→ EXERCISE: Beneath this instruction is a block of data; output from it exactly the lines that run from the one containing "pieces = [item" through the one containing "bpy.data.objects.remove(obj)", inclusive.
* * * * * * *
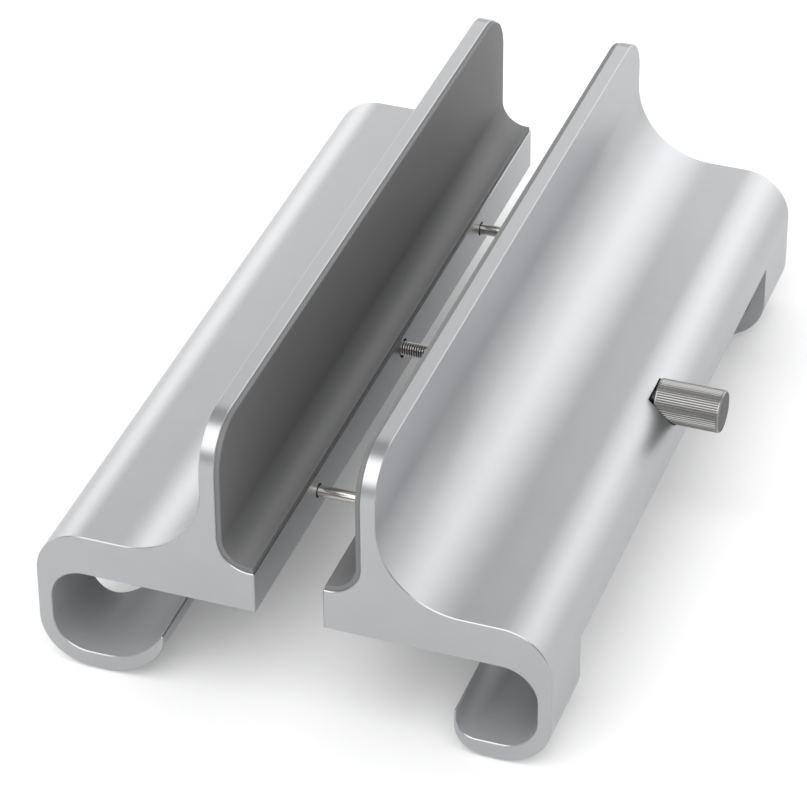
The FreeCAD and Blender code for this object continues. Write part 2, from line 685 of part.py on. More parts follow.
def main():
    """Builds every piece, checks them and writes one file for each."""
    fill_sheet()
    make_right_rail()
    make_left_rail()
    make_slot_pad("right_slot_pad", 1, RIGHT_INNER_FACE)
    make_slot_pad("left_slot_pad", -1, LEFT_INNER_FACE)
    make_guide_rods()
    make_left_rail_bushes()
    make_lead_screw()
    make_screw_bearing()
    make_knob()
    make_set_screws()
    make_foot_pads()
    document.recompute()

    pieces = [item for item in document.Objects if item.TypeId == "PartDesign::Body"]
    check_document(pieces)
    os.makedirs("parts", exist_ok=True)
    for piece in pieces:
        piece.Shape.exportStep(f"parts/{piece.Label}.step")
        print(piece.Label, len(piece.Shape.Solids), round(piece.Shape.Volume, 2), piece.Shape.BoundBox)


main()
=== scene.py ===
"""How the vertical laptop stand looks: rails, liners, rods, screw and knob as fine surfaces, with their finishes.

Every shape function works in millimetres, in a rail's own section: X outwards from the flat face in the gap,
Y along the rail, Z up from the lowest line of its feet. Only new_piece turns that into metres of the frame.
"""

import math

import bmesh
import bpy
import numpy as np
from mathutils import Matrix, Vector


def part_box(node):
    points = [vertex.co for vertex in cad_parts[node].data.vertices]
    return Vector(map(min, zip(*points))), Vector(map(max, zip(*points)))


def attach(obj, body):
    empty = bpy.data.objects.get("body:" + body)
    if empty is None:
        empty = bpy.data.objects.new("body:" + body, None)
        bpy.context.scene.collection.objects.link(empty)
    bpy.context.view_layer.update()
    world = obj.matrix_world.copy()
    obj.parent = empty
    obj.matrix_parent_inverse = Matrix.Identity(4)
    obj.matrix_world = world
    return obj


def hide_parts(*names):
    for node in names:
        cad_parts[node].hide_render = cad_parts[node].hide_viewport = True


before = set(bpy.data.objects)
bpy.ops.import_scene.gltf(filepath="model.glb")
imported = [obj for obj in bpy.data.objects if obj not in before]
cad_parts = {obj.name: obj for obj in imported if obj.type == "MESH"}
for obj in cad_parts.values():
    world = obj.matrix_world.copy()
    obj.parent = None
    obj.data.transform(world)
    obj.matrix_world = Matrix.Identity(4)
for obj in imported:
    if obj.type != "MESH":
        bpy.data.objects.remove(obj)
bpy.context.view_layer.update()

MM = 0.001
RIGHT_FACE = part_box("right_rail")[0].x / MM
LEFT_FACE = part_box("left_rail")[1].x / MM
FOOT_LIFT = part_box("left_rail")[0].z / MM
RIGHT, LEFT = (RIGHT_FACE, 1), (LEFT_FACE, -1)

# A rail's length, its chamfers and its section, from the gap face outwards and from the sole up.
HALF_LENGTH = 82.5
CHAMFER = 0.16
EDGE_ROW = 0.15
UNDERSIDE, LEDGE, TOP = 22.1, 31.0, 61.0
LEDGE_FLAT, LEDGE_FILLET, BLADE_IN, BLADE_OUT = 0.85, 6.5, 7.35, 10.35
CORNER_Y, CORNER_Z, CORNER_RADIUS = 73.0, 51.5, 9.5
SADDLE_RADIUS, SADDLE_END, WALL, BEND = 16.5, 34.5, 44.5, 10.0
HOLLOW_X, HOLLOW_WALL, HOLLOW_RADIUS, HOLLOW_TURN, SOLE = 34.6, 41.7, 7.1, 15.0, 3.5
# The arch that is cut out between the feet.
ARCH_Y, ARCH_TOP, ARCH_X, ARCH_CORNER = 64.9, 18.6, 31.7, 8.0
CEILING_X = HOLLOW_X + math.sqrt(HOLLOW_RADIUS**2 - (ARCH_TOP - HOLLOW_TURN) ** 2)
# Rods and screw, with the seats and bores for them, their washers and their grub screws.
ROD_Y, ROD_Z, SCREW_Z = 48.6, 26.5, 27.8
RECESS_FLOOR, RECESS_RADIUS = 38.8, 4.5
BUSH_SEAT_RADIUS, BUSH_SEAT_FLOOR, PASSAGE_RADIUS = 1.95, 33.4, 1.7
GRUB_TOP, GRUB_X, GRUB_RADIUS = 25.35, 12.0, 1.5
ROD_RADIUS, ROD_SEAT, ROD_BORE_RADIUS, ROD_BORE, ROD_BUSH_HOLE = 1.15, 25.0, 1.5, 36.0, 1.18
SCREW_BORE_RADIUS, SCREW_BORE, SCREW_HOLE = 2.05, 32.0, 1.53
WASHER_HOLE, WASHER_RADIUS = 1.58, 1.9
# How finely faces are divided, and how near two places count as one.
KNOB_ZONE = 8.0
ROUND, ARC_STEP = 48, 3.0
SAME, MERGE = 1e-4, 0.002
# The two directions of a section, and a rail's finishes in the order of its materials.
ACROSS, UP = 0, 1
NO_MARKS = (UP, ())
BODY, BRIGHT, BORE, HOLLOW, EDGE = range(5)


def run(start, end, radius, turn, marks, edge_rows):
    """One run of a section, without its last point.

    Straight: start + t (end - start), with a row just inside each end. Curved: centre + r (cos a, sin a), where
    the centre lies on the chord's middle line, to the left for turn +1. Rows are added at the marks: places
    across the section, or heights.
    """
    axis, wanted = marks[0], np.asarray(marks[1], float)
    start, end = np.array(start, float), np.array(end, float)
    chord = end - start
    length = math.hypot(*chord)
    if not radius:
        inside = EDGE_ROW / length if edge_rows and length > 8 * EDGE_ROW else 0.0
        even = np.array([0.0, inside, 1 - inside]) if inside else np.zeros(1)
        extra = (wanted - start[axis]) / chord[axis] if chord[axis] else np.zeros(0)
        near = 0.0
    else:
        across = np.array([-chord[1], chord[0]]) / length
        centre = (start + end) / 2 + across * turn * math.sqrt(max(radius**2 - length**2 / 4, 0))
        first = math.atan2(*(start - centre)[::-1])
        sweep = 2 * math.asin(min(length / 2 / radius, 1)) * turn
        even = np.linspace(0, 1, max(2, round(abs(math.degrees(sweep)) / ARC_STEP)), endpoint=False)
        share = (wanted - centre[axis]) / radius
        share = share[abs(share) <= 1]
        if axis == ACROSS:
            angles = [np.arccos(share), -np.arccos(share)]
        else:
            angles = [np.arcsin(share), math.pi - np.arcsin(share)]
        extra = (((np.concatenate(angles) - first) * turn + SAME) % (2 * math.pi) - SAME) / abs(sweep)
        near = 0.4 / len(even)
    extra = extra[(extra > -1e-5) & (extra < 1 + 1e-5)]
    if len(extra):
        even = even[(even == 0) | (even < extra.min() - near) | (even > extra.max() + near)]
    extra = extra[(extra > 1e-5) & (extra < 1 - 1e-5)]
    t = np.sort(np.concatenate([even, extra]))[:, None]
    if not radius:
        return start + t * chord
    angle = first + t * sweep
    return centre + radius * np.concatenate([np.cos(angle), np.sin(angle)], 1)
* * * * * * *
→ RESULT OF THE TASK:
    pieces = [item for item in document.Objects if item.TypeId == "PartDesign::Body"]
    check_document(pieces)
    os.makedirs("parts", exist_ok=True)
    for piece in pieces:
        piece.Shape.exportStep(f"parts/{piece.Label}.step")
        print(piece.Label, len(piece.Shape.Solids), round(piece.Shape.Volume, 2), piece.Shape.BoundBox)


main()
=== scene.py ===
"""How the vertical laptop stand looks: rails, liners, rods, screw and knob as fine surfaces, with their finishes.

Every shape function works in millimetres, in a rail's own section: X outwards from the flat face in the gap,
Y along the rail, Z up from the lowest line of its feet. Only new_piece turns that into metres of the frame.
"""

import math

import bmesh
import bpy
import numpy as np
from mathutils import Matrix, Vector


def part_box(node):
    points = [vertex.co for vertex in cad_parts[node].data.vertices]
    return Vector(map(min, zip(*points))), Vector(map(max, zip(*points)))


def attach(obj, body):
    empty = bpy.data.objects.get("body:" + body)
    if empty is None:
        empty = bpy.data.objects.new("body:" + body, None)
        bpy.context.scene.collection.objects.link(empty)
    bpy.context.view_layer.update()
    world = obj.matrix_world.copy()
    obj.parent = empty
    obj.matrix_parent_inverse = Matrix.Identity(4)
    obj.matrix_world = world
    return obj


def hide_parts(*names):
    for node in names:
        cad_parts[node].hide_render = cad_parts[node].hide_viewport = True


before = set(bpy.data.objects)
bpy.ops.import_scene.gltf(filepath="model.glb")
imported = [obj for obj in bpy.data.objects if obj not in before]
cad_parts = {obj.name: obj for obj in imported if obj.type == "MESH"}
for obj in cad_parts.values():
    world = obj.matrix_world.copy()
    obj.parent = None
    obj.data.transform(world)
    obj.matrix_world = Matrix.Identity(4)
for obj in imported:
    if obj.type != "MESH":
        bpy.data.objects.remove(obj)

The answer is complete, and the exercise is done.